The idea is just to make the haunted landscape

where there’s just no relief [Techno-Tort hissing]

from the surprises and all the surprises are bad.

[Techno-Tort hissing]

They’re such funny animals.

[Frank] The look, straight back at the camera is great.

It’s like, do you get this?

I don’t get this.

This was the guy who just was like, would not give it up.

Maybe they’re a mated pair and she’s just going,

Charlie, you’re a fool. [both laughing]

It ain’t worth it.

I’m going off to the McDonald’s dumpster.

[both laughing]

We’re sitting in a space [serene music]

that three months from now is gonna have 100 printers,

filament production lines, resin printers,

CNC machines, laser cutters, anything and everything

that can be used to solve the problem.

[serene music continues]

Do these things work? Can we do this?

We already think we’re having a positive effect.

The attack rate is significantly lower

that you can pick it up in the data.

Very cautious optimism is how I feel.

After a lifetime of observing this thing

that was falling apart,

the work we’re doing has injected an element of hope.

The Promised Land, my baby tortoises,

may you grow and prosper.

My heart is beating fast for this little tortoise.

I love finding little turtles.

All of these tortoises have huge growth rings this year.

It’s been a very productive year.

I like humans well enough but we have flaws [laughs]

and I don’t learn as much from other human beings

as I do from tortoises, they’re just my best teachers.

The desert tortoise is one example of a species

that are suffering from the way humans

are doing business in the world

but this is a global phenomenon.

We have thrown the world ecosystem so far outta whack

that if we don’t put our hands on those ecological levers,

letting nature take its course

is gonna be really bad for us as well.

Look at that face.

He’s slightly awake but very sleepy.

If we don’t want a really lonely planet,

that’s just us and ravens and rats and cockroaches,

we have a whole ton of work to do.

[wings flapping] [ladder clacking]

Oh, it’s gonna be great.

Ah, it’s just spectacular.

Hi cows.

Look at all these birds eating the grain.

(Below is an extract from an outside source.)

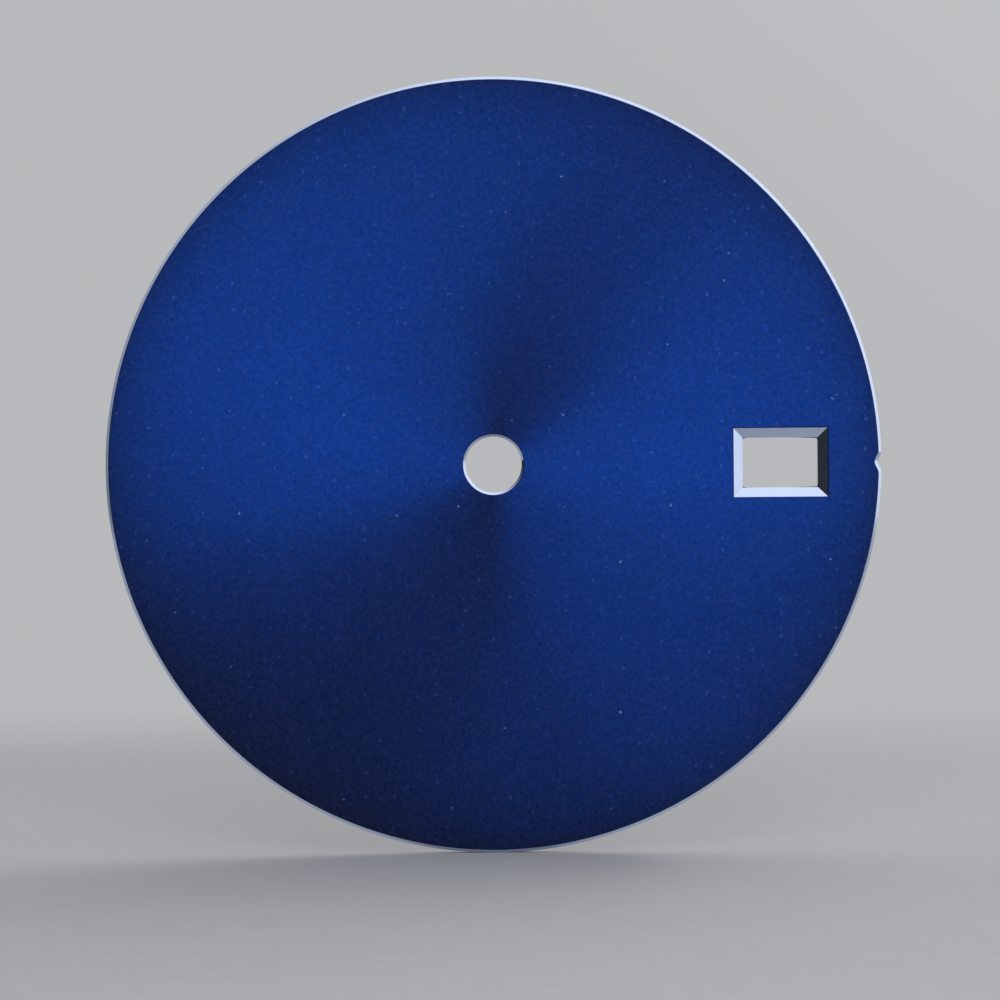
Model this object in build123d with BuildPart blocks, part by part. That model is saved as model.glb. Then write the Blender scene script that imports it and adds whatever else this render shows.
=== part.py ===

I have this little human life.

I’m just one of these human sparks.

We’re all just like, [whoosh] we’re gone like that.

This seems like a reasonable way to spend my golden years.

[cows lowing] Three, two, one.

[ravens squawking] Ta-da

People started building cathedrals

knowing this thing isn’t gonna be done for 200 years.

[serene music continues]

I’m laying bricks here.

I’m never gonna see the finished product.

I’m gonna be recycled into creosote bush

by the time any of this pays off.

So I kind of feel like one of those cathedral builders

that’s just like, Lay some bricks.

But it’s all right being a brick layer.